<<<<

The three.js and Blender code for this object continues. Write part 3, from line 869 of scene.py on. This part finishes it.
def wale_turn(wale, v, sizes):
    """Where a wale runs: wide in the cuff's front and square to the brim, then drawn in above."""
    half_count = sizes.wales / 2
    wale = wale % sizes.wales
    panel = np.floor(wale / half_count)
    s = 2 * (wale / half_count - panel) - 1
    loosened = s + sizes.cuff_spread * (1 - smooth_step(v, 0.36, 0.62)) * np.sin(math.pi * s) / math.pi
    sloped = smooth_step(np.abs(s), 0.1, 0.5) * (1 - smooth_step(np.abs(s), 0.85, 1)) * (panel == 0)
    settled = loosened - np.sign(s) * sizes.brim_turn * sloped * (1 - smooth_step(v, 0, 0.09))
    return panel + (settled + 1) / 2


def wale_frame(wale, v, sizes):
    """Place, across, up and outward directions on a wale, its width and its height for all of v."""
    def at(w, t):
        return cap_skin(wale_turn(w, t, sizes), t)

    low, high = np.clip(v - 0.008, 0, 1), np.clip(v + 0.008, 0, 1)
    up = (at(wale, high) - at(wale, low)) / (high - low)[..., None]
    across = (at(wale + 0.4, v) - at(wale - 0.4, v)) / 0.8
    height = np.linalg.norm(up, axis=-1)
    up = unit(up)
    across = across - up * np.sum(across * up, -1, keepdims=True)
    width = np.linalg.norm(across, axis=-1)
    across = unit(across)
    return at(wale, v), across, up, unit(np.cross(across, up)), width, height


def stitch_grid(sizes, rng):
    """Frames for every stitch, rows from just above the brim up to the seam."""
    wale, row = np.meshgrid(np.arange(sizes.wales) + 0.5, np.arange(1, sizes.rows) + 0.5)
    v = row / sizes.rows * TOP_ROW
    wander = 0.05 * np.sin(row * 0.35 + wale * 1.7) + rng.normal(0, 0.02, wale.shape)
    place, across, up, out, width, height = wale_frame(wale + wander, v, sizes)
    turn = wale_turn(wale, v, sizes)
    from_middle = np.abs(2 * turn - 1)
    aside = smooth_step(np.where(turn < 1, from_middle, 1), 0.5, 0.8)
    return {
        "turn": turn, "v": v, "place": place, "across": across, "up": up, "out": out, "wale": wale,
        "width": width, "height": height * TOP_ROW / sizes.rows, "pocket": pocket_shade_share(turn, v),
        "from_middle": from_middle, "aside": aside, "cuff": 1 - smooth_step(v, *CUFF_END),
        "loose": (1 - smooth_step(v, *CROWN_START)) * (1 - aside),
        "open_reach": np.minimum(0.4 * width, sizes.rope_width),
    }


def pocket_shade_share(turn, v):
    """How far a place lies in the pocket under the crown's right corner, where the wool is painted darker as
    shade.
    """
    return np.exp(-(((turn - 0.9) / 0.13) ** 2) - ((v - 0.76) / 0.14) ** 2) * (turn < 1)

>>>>

Each line above must be printed exactly as it appears.

The three.js and Blender code for this object continues. Write part 3, from line 869 of scene.py on. This part finishes it.
def wale_turn(wale, v, sizes):
    """Where a wale runs: wide in the cuff's front and square to the brim, then drawn in above."""
    half_count = sizes.wales / 2
    wale = wale % sizes.wales
    panel = np.floor(wale / half_count)
    s = 2 * (wale / half_count - panel) - 1
    loosened = s + sizes.cuff_spread * (1 - smooth_step(v, 0.36, 0.62)) * np.sin(math.pi * s) / math.pi
    sloped = smooth_step(np.abs(s), 0.1, 0.5) * (1 - smooth_step(np.abs(s), 0.85, 1)) * (panel == 0)
    settled = loosened - np.sign(s) * sizes.brim_turn * sloped * (1 - smooth_step(v, 0, 0.09))
    return panel + (settled + 1) / 2


def wale_frame(wale, v, sizes):
    """Place, across, up and outward directions on a wale, its width and its height for all of v."""
    def at(w, t):
        return cap_skin(wale_turn(w, t, sizes), t)

    low, high = np.clip(v - 0.008, 0, 1), np.clip(v + 0.008, 0, 1)
    up = (at(wale, high) - at(wale, low)) / (high - low)[..., None]
    across = (at(wale + 0.4, v) - at(wale - 0.4, v)) / 0.8
    height = np.linalg.norm(up, axis=-1)
    up = unit(up)
    across = across - up * np.sum(across * up, -1, keepdims=True)
    width = np.linalg.norm(across, axis=-1)
    across = unit(across)
    return at(wale, v), across, up, unit(np.cross(across, up)), width, height


def stitch_grid(sizes, rng):
    """Frames for every stitch, rows from just above the brim up to the seam."""
    wale, row = np.meshgrid(np.arange(sizes.wales) + 0.5, np.arange(1, sizes.rows) + 0.5)
    v = row / sizes.rows * TOP_ROW
    wander = 0.05 * np.sin(row * 0.35 + wale * 1.7) + rng.normal(0, 0.02, wale.shape)
    place, across, up, out, width, height = wale_frame(wale + wander, v, sizes)
    turn = wale_turn(wale, v, sizes)
    from_middle = np.abs(2 * turn - 1)
    aside = smooth_step(np.where(turn < 1, from_middle, 1), 0.5, 0.8)
    return {
        "turn": turn, "v": v, "place": place, "across": across, "up": up, "out": out, "wale": wale,
        "width": width, "height": height * TOP_ROW / sizes.rows, "pocket": pocket_shade_share(turn, v),
        "from_middle": from_middle, "aside": aside, "cuff": 1 - smooth_step(v, *CUFF_END),
        "loose": (1 - smooth_step(v, *CROWN_START)) * (1 - aside),
        "open_reach": np.minimum(0.4 * width, sizes.rope_width),
    }


def pocket_shade_share(turn, v):
    """How far a place lies in the pocket under the crown's right corner, where the wool is painted darker as
    shade.
    """
    return np.exp(-(((turn - 0.9) / 0.13) ** 2) - ((v - 0.76) / 0.14) ** 2) * (turn < 1)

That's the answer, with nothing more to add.